E’ lei che parla di più, è lei a pronunciare sia le prime sia le ultime parole. Abbiamo pensato a una donna non più giovanissima; sola, malata, che abita uno spazio dell’anima, astratto. Sicuramente è una donna che deve riempire dei vuoti terribili che la vita le ha procurato. Lo fa con la sola arma che ha a disposizione: la memoria! Attraverso la memoria rievoca il suo amato, il tempo in cui era giovane, aveva l’amore, il primo amore, quello che la vita regala a tutti per poi riprenderselo senza preavvisi. Le parole diventano un mezzo per sostituire pace al dolore, speranza alla morte! E’ proprio la morte l’avversario più potente per gli esseri umani: di Eros e Thanatos è imbevuta tutta la tragedia greca da cui deriva il teatro contemporaneo.

L’amato naturalmente è presente, come una lama di luce che arriva direttamente dal passato; lui infatti è ancora giovane e le appare per ricordarle un’antica felicità, un lontano piacere dei sensi.
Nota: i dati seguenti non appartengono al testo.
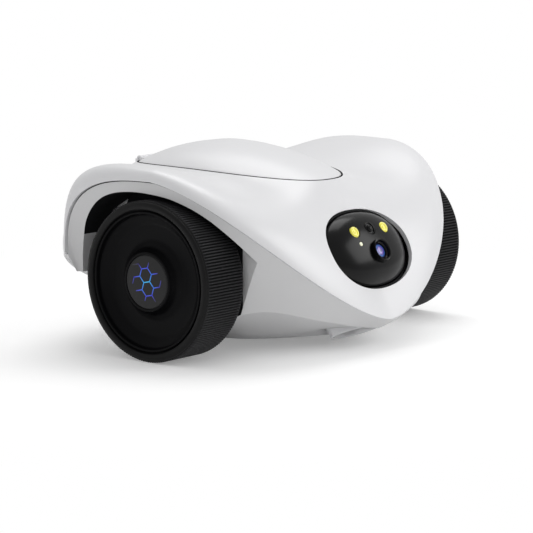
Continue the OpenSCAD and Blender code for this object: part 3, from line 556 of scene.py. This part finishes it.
def tub_levels(s):
    """The wall's (inset, height) pairs at one place round the tub: belly, foot, crease and top."""
    ahead, behind = min(s / 80, 1), max((s - 80) / 100, 0)
    to_nose = max(0, 1 - ahead / 0.36)
    nose = to_nose ** 2 * (3 - 2 * to_nose)
    foot = (mix(20 + 23.8 * ahead ** 0.47, 24, behind),
            mix(belly_z + 6 * ahead, belly_z, behind) + 4.6 * nose)
    crease = (mix(spread(CREASE_IN, ahead), 9, behind),
              mix(spread(CREASE_UP, ahead), skirt_z, behind))
    start, end = UNDERCUT
    ledge = spread((0, 1, 1, 0), (s - start) / (end - start)) if s > start else 0
    foot = (foot[0] + 7 * ledge, foot[1])
    crease = mix_pair(crease, (22, min(edge(s).z - 4, 40)), ledge)
    belly = (foot[0] + mix(1, 7, ahead) * (1 - behind) + behind, belly_z)
    return [belly, foot, mix_pair(foot, crease, BEND[0]), crease,
            mix_pair(crease, (tub_inset, edge(s).z), BEND[1]), (tub_inset, 200)]


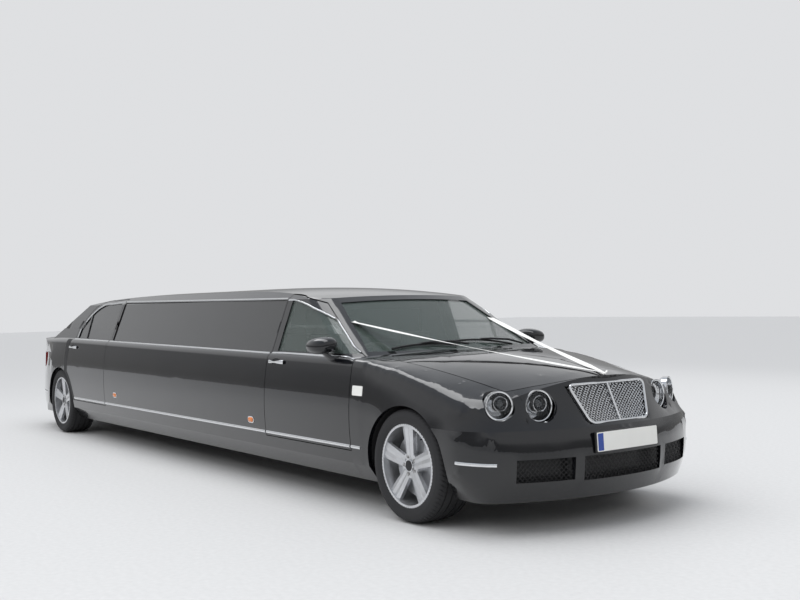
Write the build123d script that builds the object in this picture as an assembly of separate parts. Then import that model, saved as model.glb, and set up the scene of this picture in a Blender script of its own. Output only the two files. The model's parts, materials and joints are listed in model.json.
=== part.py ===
from build123d import *
import os
from math import asin, atan2, cos, degrees, hypot, radians, sin

os.makedirs("parts", exist_ok=True)

# Stretch limousine. Millimetres; X forward from mid length, Y to the left, Z up from the ground.

# Driving sizes
SALOON_WHEELBASE = 3065.0
STRETCH = 3200.0
FRONT_OVERHANG = 925.0
REAR_OVERHANG = 1300.0
WIDTH = 1916.0
HEIGHT = 1479.0
FRONT_TRACK = 1623.0
REAR_TRACK = 1607.0
TYRE_RADIUS = 348.0
TYRE_WIDTH = 275.0
ARCH_RADIUS = 392.0
ARCH_DROP = 30.0
PANEL_GAP = 6.0
SKIN = 28.0
DOOR_WALL = 105.0
ROOF_WALL = 42.0
GLASS = 5.0
RUNNING = 0.3

WHEELBASE = SALOON_WHEELBASE + STRETCH
LENGTH = WHEELBASE + FRONT_OVERHANG + REAR_OVERHANG
NOSE_X = LENGTH / 2
TAIL_X = -LENGTH / 2
FRONT_AXLE_X = NOSE_X - FRONT_OVERHANG
REAR_AXLE_X = TAIL_X + REAR_OVERHANG
HALF = WIDTH / 2
AXLE_Z = TYRE_RADIUS

# Seams between panels
SILL_TOP = 385.0
FLOOR_TOP = 262.0
DOOR_FRONT_X = FRONT_AXLE_X - 588.0
DOOR_REAR_X = FRONT_AXLE_X - 1700.0
REAR_DOOR_FRONT_X = DOOR_REAR_X - STRETCH - 40.0
REAR_DOOR_REAR_X = REAR_AXLE_X + 245.0
FIREWALL_X = DOOR_FRONT_X + PANEL_GAP
BELT_MID_Z = 1006.0
BELT_SLOPE = -0.0098
ROOF_EDGE_MID_Z = 1382.0
ROOF_EDGE_SLOPE = -0.0056
BUMPER_TOP = 600.0


def belt_z(x):
    """Height of the window sill line at x."""
    return BELT_MID_Z + BELT_SLOPE * x


def window_top_z(x):
    """Height of the top of the side glass at x."""
    return ROOF_EDGE_MID_Z + ROOF_EDGE_SLOPE * x


def bulged(start, end, bulge):
    """The middle of an arc from start to end that stands out by bulge times its chord, to the right of its way."""
    dx = end[0] - start[0]
    dy = end[1] - start[1]
    return ((start[0] + end[0]) / 2 + dy * bulge, (start[1] + end[1]) / 2 - dx * bulge)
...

Naturalmente esiste un approdo felice, uno spazio temporale dove si sente un vento leggero che calma il dolore; ma come tutte le cose della vita non è definitivo. L’amato sparisce, la musica sparisce, la donna lo chiama ancora non rinunciando alla lotta: “Corri mio amato”. E quella donna sola diventa il simbolo dell’umanità che nell’ora del dolore alza gli occhi al cielo e a un essere che non risponde ma che fa sentire la sua presenza in ogni cosa, grida una preghiera libera, disperata, tremendamente necessaria forte come la vita, come la morte! La musica di Piazzolla, Poulenc, Chopin e Debussy suonata dal vivo da Francesca Badalini al piano, contribuisce a sottolineare questa idea di amore e morte presente in tutta l’opera.